I LOVE writing this column for a lot of reasons. The main thing is to show that all trad music isn’t the same and that traditional musicians can be among the most engaging people in the world.

Take Armagh’s Brian Finnegan for example. Brian got into music indirectly through athletics and asthma, as the man himself explains.

“Well, I got into athletics at the same age as I was first introduced to music. My dad Jim was a member of the Armagh Athletic Club and my sisters and I joined him when I was nine years old.

“Because I suffered from asthma as a child, part of the treatment plan was breathing exercises, morning and night, to strengthen the lungs. Both the running and the flute playing seemed tailored for me at the time ; it felt natural to play an instrument that needed my breath – it gave the flute it's voice. Then I heard Matt Malloy and Mary Bergin play and knew I'd chosen the right path.”

I should point out now that this interview was done while Brian was in Russia and I was in Bordeaux and here we were talking about the people who helped Brian set out on his path, Brian and Eithne Vallely and their Armagh Pipers Club.

“They are as devoted to the music and the nurturing of it in youngsters today as they were when I first went,” he recalls. “I was in a city called Arkhangelsk on Wednesday night, up in the far north of Russia, about to go on stage,” says Brian Finnegan. “I'm able to do this because when I was eight years old and didn't know what I was any good at Brian and Eithne spotted in me a natural curiosity to learn and they opened up Piper's Club groups and trips abroad to include me, knowing how potent that would be, they taught me to believe in myself, to always have a go.”

Brian Finnegan, of course, is best known as being a member of Flook, a band which at one stage looked as if it had had a stake through the heart but the band are back together after four years away from the fray!

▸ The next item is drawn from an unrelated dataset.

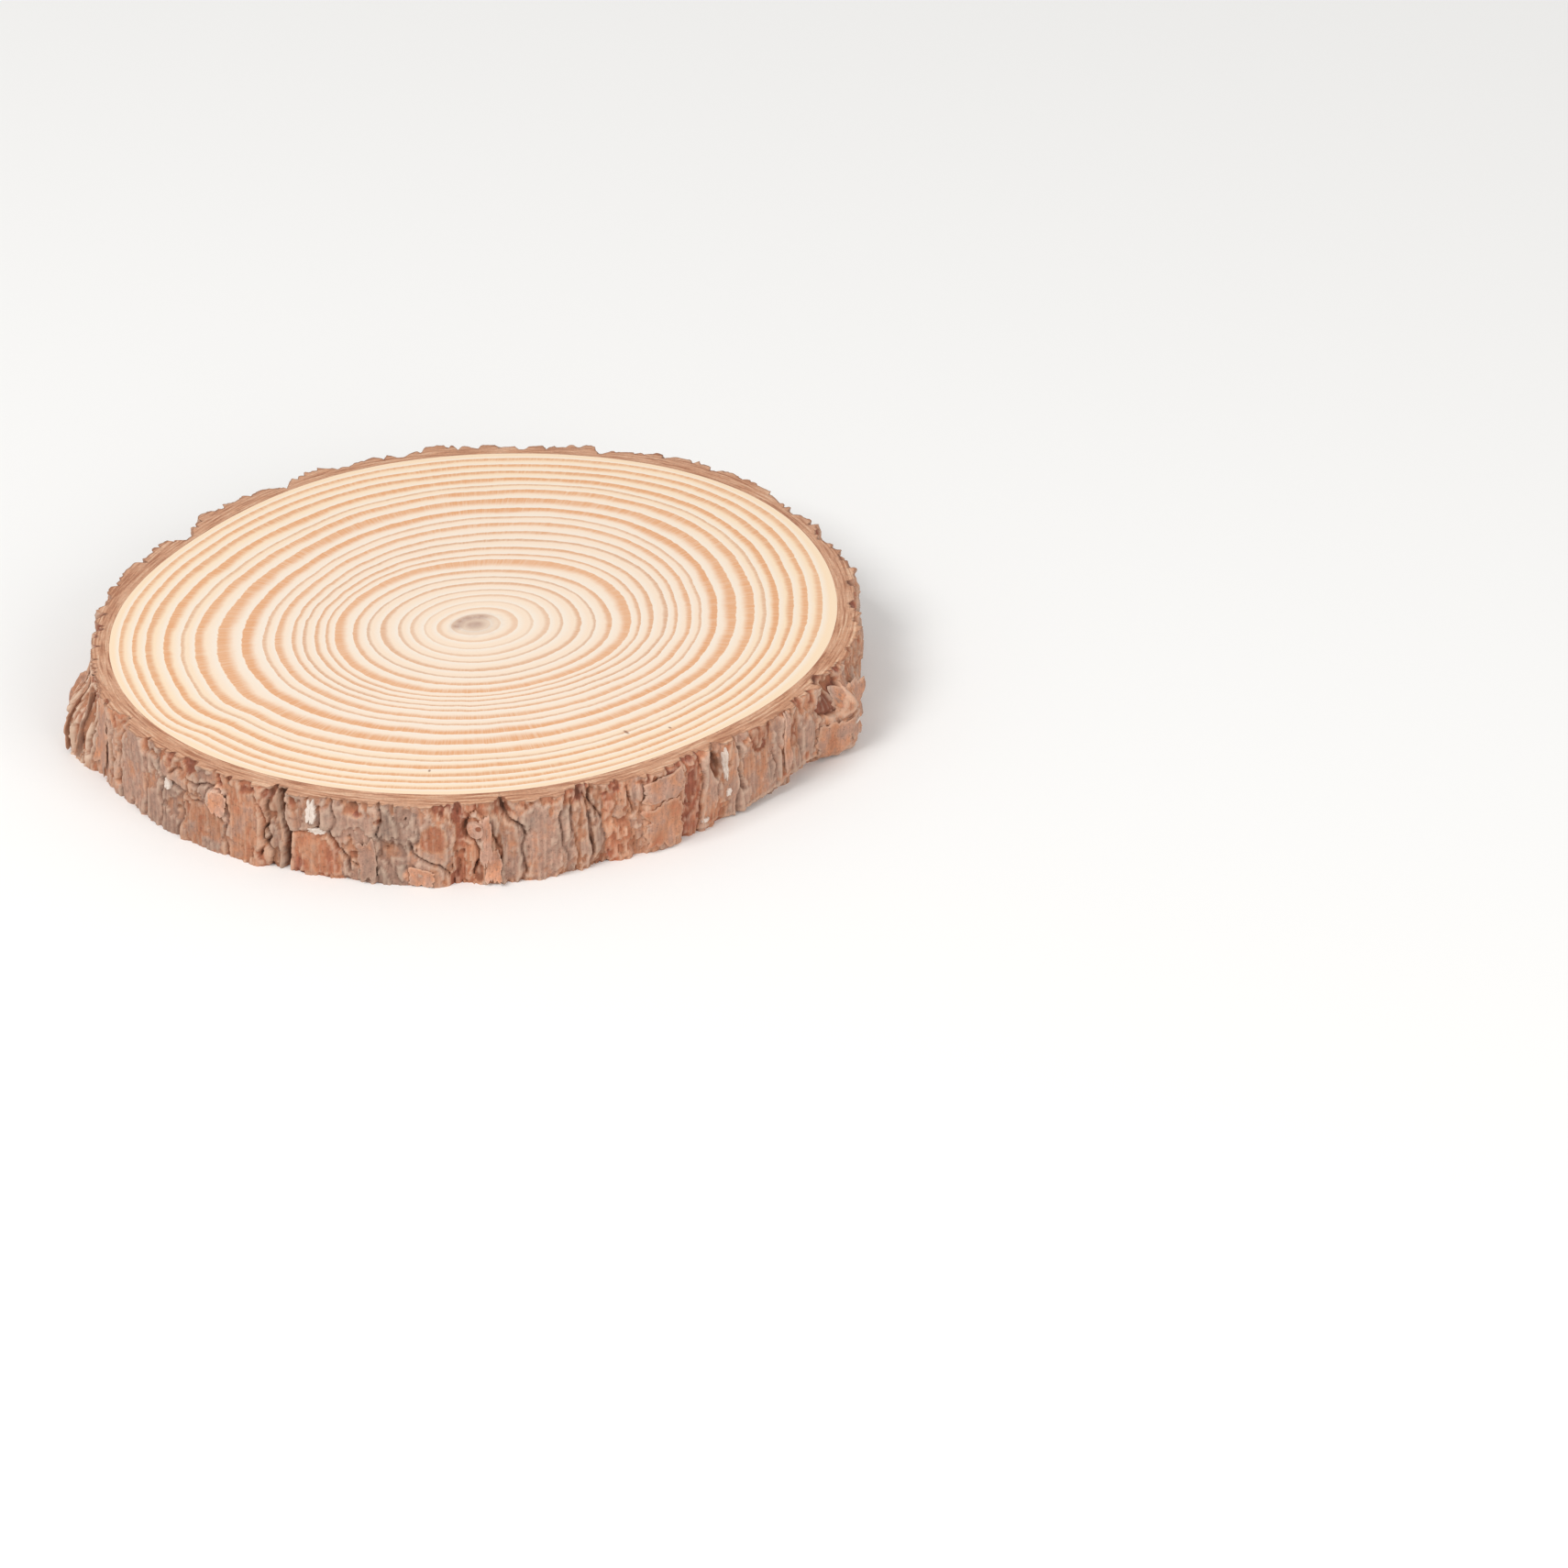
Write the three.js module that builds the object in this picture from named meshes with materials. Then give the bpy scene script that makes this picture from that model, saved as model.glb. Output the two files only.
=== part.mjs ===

“We'd been touring solidly for 13 years and felt it would revitalise us to step back for a while. We never intended to split nor was there an expectation to get back together, it happened nice and easy and felt like we just took up again where we left off... like the best friendships, I suppose,” says Brian.

Mr Finnegan is in the news again, having contributed to the Leviathan that is Ed Sheeran’s new album, Divide. He hasn’t met Ed yet, his contribution to the tracks being put down remotely in a session the week after the Beoga folks got back from spending time chez Ed.

“I can't imagine what his life is like right now, that much attention and opinion directed toward him, but it seems he treats people well and that's fair enough for me,” says the flautist.

There are those however, who would poo-poo the idea of the tradition (bless yourself) slumming it with pop musicians. Brian will have none of it.

“Because I do quite a bit of cross-genre work, over the years folk have asked, does trad work with this or that? I believe that if you explore the rough outer edges of traditional music, you'll find others exploring the same space in jazz and rock and pop. That's where it works: if it's static and there's no willingness to compromise, then you're in trouble,” he says.

Brian could be called the Armagh Globetrotter, he has criss-crossed the world so often looking for an listening to music, especially that of India.

“I was 28 when I went to India for the first time to perform. The Northumbrian piper Kathryn Tickell first introduced me to Indian music, but I really didn't have a clue what to expect when I was invited by the Arts Council to tour for three weeks alongside two of the country's greatest flute masters, Sunil Kant Gupta and Rajendra Prasanna.

“The experience blew me away. I'd never improvised with players that good – they were pulling me out of the deep water every night. But they were also two of the most generous players and it was their regard for small details, their daily practice, the ritual of playing and getting ready to play, that I took away with me.”

But perhaps the most interesting country Brian is involved in is Russia, a country we in the West think we could summarise in a handfull of clichés we borrowed from the Americans.

According to Brian himself, it has been “a crazy ride" this past decade working there and almost inconceivable that a whistle player from Armagh could be making music next to the godfather of Russian rock, Boris Grebenshikov, whose band, Aquarium, Brian has been a member of for over six years.

It all came from a gig in New York, an invitation to meet a holy man called Sri Chinmoy and then to a concert in The Royal Albert Hall months later to mourn his passing and to celebrate his life. That’s where Brian met Boris.

Amazingly (or maybe not) Boris had been playing Flook records for years on his weekly radio show. Now the memories are legion.

“Criss-crossing the frozen tundra by sleeper train all the way from Europe to the Far East – and back again, every season. A show on St Patrick's Day 2015 in the restricted naval city of Severodvinsk up in the Artic circle when Brian and the drummer Liam Bradley were almost arrested for espionage, to Rock On The Volga in front of a million people in the summer heat.

“It’s a vast country full of enchanted corners and mysterious peoples, and I see them opened and illuminated every night, BG's songs and his reinvention of the bardic tradition are revelatory,” says Brian.

And as for the future, Brian hopes for more of the same, more Russia and beyond, and more Flook, possibly with a new album in the autumn.

I've also loved doing some gigs with John McSherry, Donal O'Connor and Niall Murphy in 2016, so I hope that will get a run this year also," he says.